## BEGIN

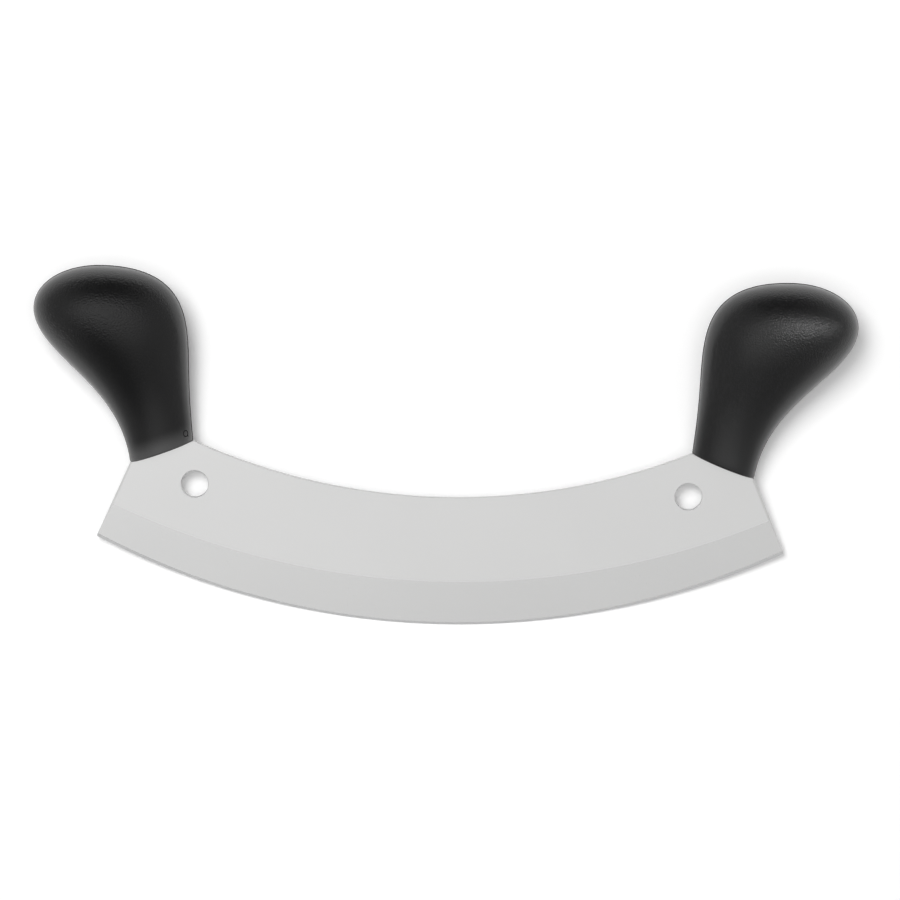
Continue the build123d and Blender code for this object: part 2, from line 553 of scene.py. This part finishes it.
def raise_seam(bm):
    """Raises the seam of the mould along the middle plane and gives it a finish of its own."""

    def in_seam(edge):
        on_plane = all(abs(vert.co.z) < merge_gap for vert in edge.verts)
        return on_plane and all(len(face.verts) < ring_steps for face in edge.link_faces)

    seam_edges = [edge for edge in bm.edges if in_seam(edge)]
    bmesh.ops.bevel(
        bm,
        geom=seam_edges,
        offset=seam_width / 2,
        segments=2,
        profile=0.5,
        affect="EDGES",
        material=-1,
    )
    bm.normal_update()
    crest = {vert for vert in bm.verts if abs(vert.co.z) < merge_gap}
    for vert in crest:
        vert.co += vert.normal * seam_height
    for face in bm.faces:
        in_strip = len(face.verts) <= 4 and len(crest.intersection(face.verts)) == 2
        face.material_index = seam_finish if in_strip else body_finish
    return len(seam_edges)


def smooth_all(bm, limit):
    """Shades a mesh smooth, apart from the edges that turn by more than the limit."""
    for face in bm.faces:
        face.smooth = True
    for edge in bm.edges:
        edge.smooth = edge.calc_face_angle(pi) < limit


print(f"the seam is {seam_width * 1000:.2f} mm wide and {seam_height * 1000:.2f} mm high")

# %% Both handles
handles = {}
for name, side in (("right_handle", 1), ("left_handle", -1)):
    bm = draw_handle()
    seam_edges = raise_seam(bm)
    bmesh.ops.scale(bm, vec=(side, 1, 1), verts=bm.verts[:])
    bmesh.ops.recalc_face_normals(bm, faces=bm.faces[:])
    smooth_all(bm, smooth_limit)
    bmesh.ops.transform(bm, matrix=leaning, verts=bm.verts[:])
    handle = finished(name + "_moulded", bm)
    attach(handle, body)
    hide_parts(name)
    handles[name] = handle
    print(name, "has", len(handle.data.polygons), "faces and", seam_edges, "seam edges")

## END

> **PROBLEM**
Give back exactly the lines from the line holding "hide_parts(name)" through the last line of the listing, including both.

> **RESULT BELOW**
    hide_parts(name)
    handles[name] = handle
    print(name, "has", len(handle.data.polygons), "faces and", seam_edges, "seam edges")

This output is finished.